Gerard Hastings is director of the Institute of Social Marketing at Stirling University, where the research is taking place.

He says: "Generally speaking, the argument deployed by the alcohol industry is that advertising might have an effect on brands but not on overall consumption. It is up to the research to interrogate that assumption. I would anticipate there would be an effect but, as a researcher, I'm standing on the sidelines and seeing where the research will take us."

American research has already suggested a link between advertising and binge drinking. In a study published in 2003, researchers compared the drinking habits of American underagers across the country, exposed to differing levels of alcohol advertising in their local areas. Their results showed, they argued, that a compete ban on alcohol advertising could reduce monthly drinking by adolescents about 24-per cent and binge drinking - anything more than five drinks consumed in one sitting - by about 42-per cent.

In Britain watchdogs recently banned two TV adverts forWKD and Smirnoff Ice because they were deemed too juvenile. And, in America, child protection and health advocates have called on Ben Affleck, Matt Damon, Kevin Spacey and Vince Vaughn to reconsider their participation in Bud. tv, an online video entertainment website aimed at young people who use video sites such as YouTube and social networking sites such as MySpace.

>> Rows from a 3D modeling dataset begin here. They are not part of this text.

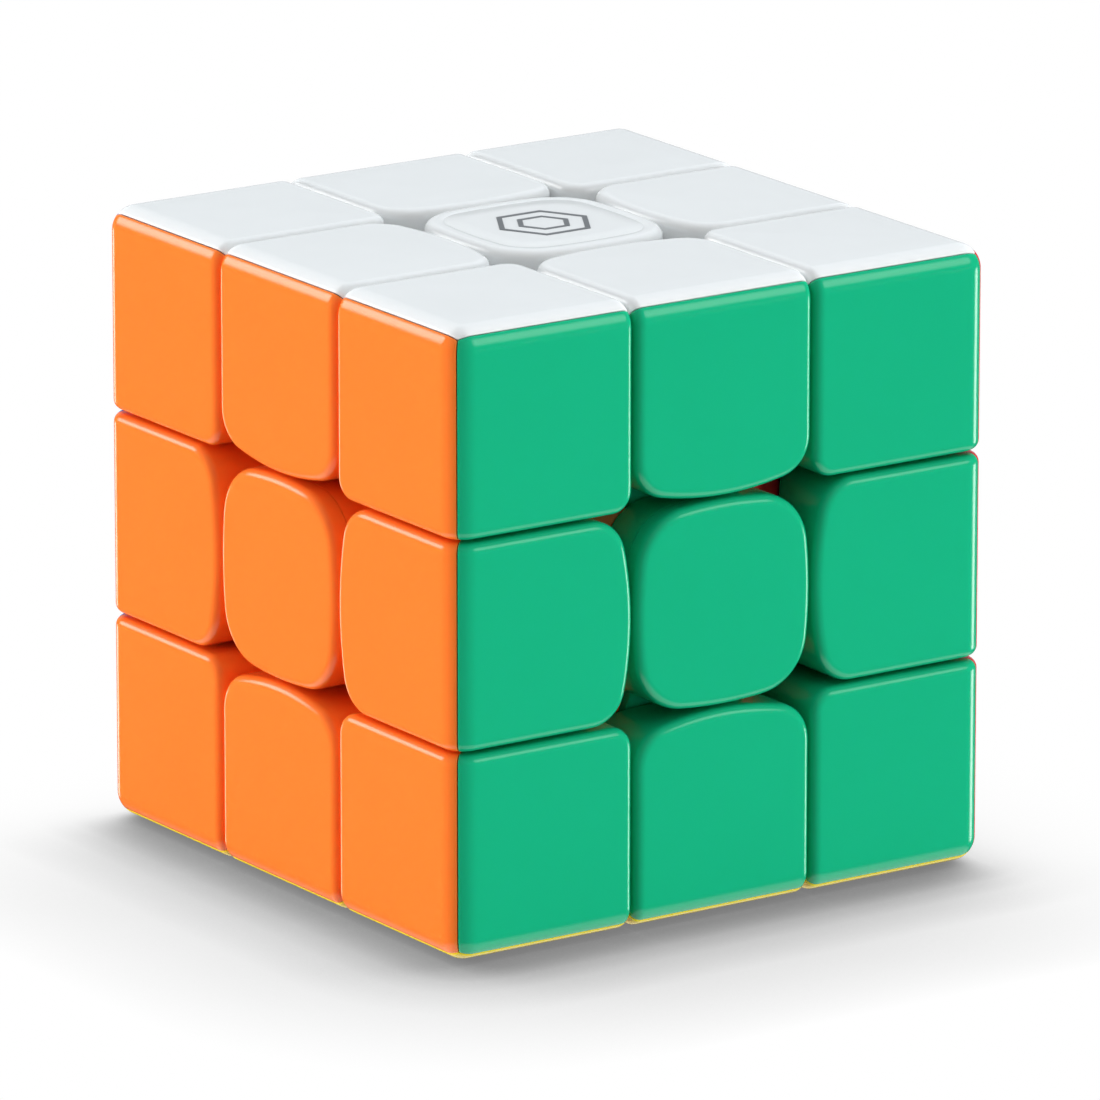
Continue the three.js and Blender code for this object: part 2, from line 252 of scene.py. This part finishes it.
class Skin:
    """Vertices and faces of one piece."""

    def __init__(self):
        self.points = []
        self.faces = []

    def add(self, points):
        start = len(self.points)
        self.points += [tuple(p) for p in points]
        return list(range(start, len(self.points)))

    def band(self, first, second, closed=False):
        count = len(first)
        for i in range(count if closed else count - 1):
            j = (i + 1) % count
            self.faces.append((first[i], first[j], second[j], second[i]))

    def fan(self, loop, point, closed=True):
        hub = self.add([point])[0]
        for i in range(len(loop) if closed else len(loop) - 1):
            self.faces.append((loop[i], loop[(i + 1) % len(loop)], hub))

    def fill(self, loop, shaped, steps=4):
        """Closes a loop with shrinking rings; `shaped` places a point of each, given its share out."""
        centre = sum((Vector(self.points[i]) for i in loop), Vector()) / len(loop)
        outer = loop
        for k in range(steps - 1, 0, -1):
            share = k / steps
            ring = self.add(shaped(centre.lerp(Vector(self.points[i]), share), share) for i in loop)
            self.band(outer, ring, closed=True)
            outer = ring
        self.fan(outer, shaped(centre, 0))

    def object(self, name, turn, material):
        """The piece as an object, turned by `turn`, with outward faces and smooth shading."""
        mesh = bpy.data.meshes.new(name)
        mesh.from_pydata([turn @ Vector(p) for p in self.points], [], self.faces)
        shape = bmesh.new()
        shape.from_mesh(mesh)
        bmesh.ops.remove_doubles(shape, verts=shape.verts, dist=MERGE)
        bmesh.ops.recalc_face_normals(shape, faces=shape.faces)
        shape.to_mesh(mesh)
        shape.free()
        mesh.materials.append(material)
        mesh.shade_smooth()
        mesh.set_sharp_from_angle(angle=CREASE)
        made = bpy.data.objects.new(name, mesh)
        bpy.context.scene.collection.objects.link(made)
        return made


def turned_to(face, side):
    """The turn that takes +Z to one face and +Y to another."""
    z, y = axis_of(face), axis_of(side)
    return Matrix((y.cross(z), y, z)).transposed()


def arc(x, y, radius, start, end, steps):
    """(point, outward normal) pairs along an arc, with angles in degrees."""
    pairs = []
    for i in range(steps + 1):
        angle = math.radians(start + (end - start) * i / steps)
        normal = Vector((math.cos(angle), math.sin(angle)))
        pairs.append((Vector((x, y)) + normal * radius, normal))
    return pairs


# ---- the cube's rounded outside

def envelope(u, v, drop=0.0):
    """A point of the +Z face's outside, where u and v run along the surface from its middle."""
    tilt = [math.copysign(math.tan(max(0.0, abs(c) - FLAT) / OUTER_ROUND), c) for c in (u, v)]
    normal = Vector((*tilt, 1)).normalized()
    base = Vector((max(-FLAT, min(FLAT, u)), max(-FLAT, min(FLAT, v)), FLAT))
    return base + normal * (OUTER_ROUND - drop)


def round_over(distance, radius):
    """How far a rounded rim has dropped, at a distance in from its wall."""
    left = max(0.0, radius - distance)
    return radius - math.sqrt(max(0.0, radius * radius - left * left))


def surface(u, v, drop=0.0):
    """The envelope, with the small rounding at each seam between two colours."""
    lip = sum(round_over(REACH - abs(c), SEAM_LIP) for c in (u, v))
    return envelope(u, v, drop + lip)


RIM_STEPS = 9
RIM = [TILE_ROUND * (1 - math.cos(math.pi / 2 * k / RIM_STEPS)) for k in range(RIM_STEPS + 1)]
RIM.append(TILE_ROUND + 0.25 * MM)          # a ring that keeps the rim's shading crisp
OVER_STEPS = 8
OVER = [FLAT + (REACH - SEAM_LIP - FLAT) * k / OVER_STEPS for k in range(OVER_STEPS + 1)]
OVER += [REACH - SEAM_LIP * (1 - math.sin(math.pi / 2 * k / 3)) for k in range(1, 4)]


def rim_rings(skin, wall):
    """Rings from the wall's top, in over the rim. `wall` is (point, outward normal) pairs."""
    rings = []
    for inset in RIM:
        drop = round_over(inset, TILE_ROUND)
        rings.append(skin.add(surface(*(point - normal * inset), drop) for point, normal in wall))
    for a, b in zip(rings, rings[1:]):
        skin.band(a, b)
    return rings


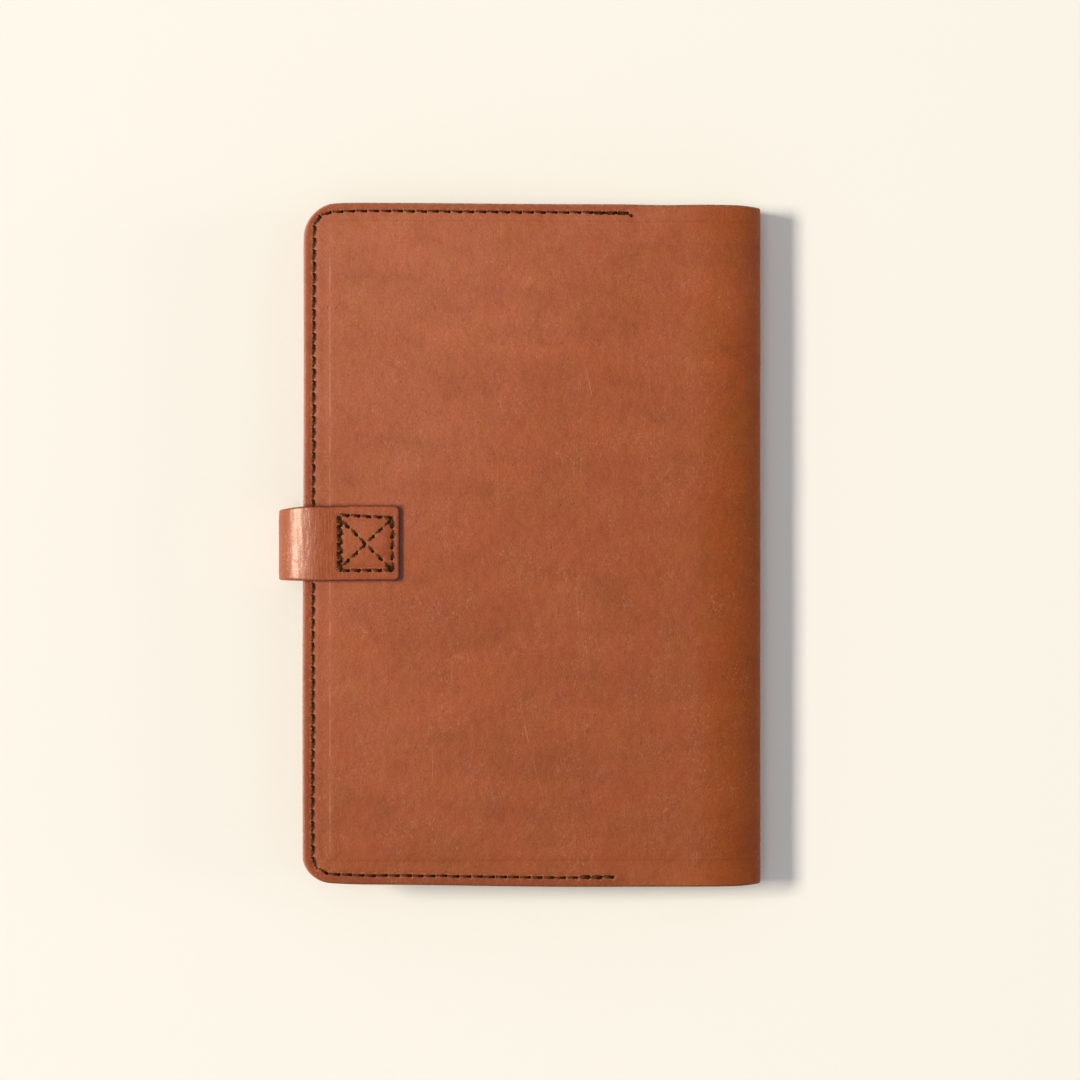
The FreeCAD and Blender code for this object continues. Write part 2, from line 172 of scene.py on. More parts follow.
def slab(name, outer, inner, sheet_outer, sheet_inner):
    """A closed skin between two grids of the same size. sheet holds each point's place in the flat
    leather: distance along it, height, and depth below the grain side, all in millimetres."""
    rows, cols = outer.shape[:2]
    count = rows * cols
    faces = [grid_faces(rows, cols), grid_faces(rows, cols, count, flip=True)]
    rims = [np.arange(cols), (rows - 1) * cols + np.arange(cols)[::-1],
            (np.arange(rows) * cols)[::-1], np.arange(rows) * cols + cols - 1]
    for rim in rims:
        a, b = rim[:-1], rim[1:]
        faces.append(np.stack([b, a, a + count, b + count], axis=-1))
    points = np.concatenate([outer.reshape(-1, 3), inner.reshape(-1, 3)])
    obj = new_mesh(name, points, np.concatenate(faces))
    keep_values(obj, "sheet", np.concatenate([sheet_outer.reshape(-1, 3), sheet_inner.reshape(-1, 3)]))
    fix_normals(obj)
    obj.data.set_sharp_from_angle(angle=math.radians(SHARP_FROM))
    return obj


def smooth_step(value, low, high):
    """0 below low, 1 above high, and an S-curve between them."""
    t = np.clip((value - low) / (high - low), 0, 1)
    return t * t * (3 - 2 * t)


def bump(value, centre, width):
    """A smooth hump, 1 high at its centre."""
    return np.exp(-((value - centre) / width) ** 2)


def round_drop(distance, radius):
    """How far a rounded edge falls below the flat, at this distance from the outline."""
    t = np.clip(1 - distance / radius, 0, 1)
    return radius * (1 - np.sqrt(np.clip(1 - t * t, 0, 1)))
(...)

"These actors should rethink whether they want their appeal to young people to be exploited by Anheuser-Busch, " says George Hacker, director of the US-based alcohol policies project at the Centre for Science in the Public Interest (CSPI).

Alcohol advertising in the UK is currently controlled by a combination of legislation and self-regulation. Ads can't incorporate images of people who are, or look as if they are, under 25, for instance.

They can't imply that alcohol makes you more popular, successful or attractive. Or that people who drink alcohol are brave, tough or daring.

In 2004 Ofcom, the media regulator, announced that any alcohol advert on TV deemed to appeal strongly to under-18s would be banned.

Sponsorship and promotion have not escaped unscathed. A matter of months ago it was announced that alcohol advertising is to be removed from football and rugby shirts sold to children. And if the Scottish Executive has its way, promotional activity for alcoholic drinks will be confined to just one area in supermarkets, so special offers cannot be flagged up in other parts of the store.

But drinks producers insist their marketing is not aimed at young people anyway. Diageo, the world's biggest producer of alcoholic drinks, responsible for brands from Smirnoff to Dom Perignon, argue that they market only to those aged 18 and over. "We do not just market responsibly but we also market the concept of responsible drinking, " says Kate Blakeley, head of social responsibility for the company.

Earlier this year, the Scottish Executive announced that it would be working with producers such as Diageo and InBev, which owns Tennent's, to promote responsible alcohol consumption. Health minister Andy Kerr is optimistic this will allow the executive to tap into massive advertising budgets that dwarf their own. Launching the partnership, Health Minister Andy Kerr said: "I would rather be in a room with these powerful people. Their advertising budget is bigger than mine. Their influence on young people is greater than mine. I think by bringing them to the table . . . the overall impact for society may be better." He said the partnership would see manufacturers promoting responsible alcohol consumption, through such measures as labels that highlight the risks of excessive drinking.

Wider social factors have to be taken into account, Hastings says: "Things such as alcohol use, tobacco use and drug use are largely determined by the social norms of the group in which you live. We need to educate people and inform them of the dangers. But we also need to make the environment in which they live as supportive of healthier behaviour as possible.

"There's a phrase obesity researchers use. They say we live in an obesogenic environment; one which encourages people to get fat. The more available alcohol is - the cheaper it is, the more outlets there are - the more problems you will have."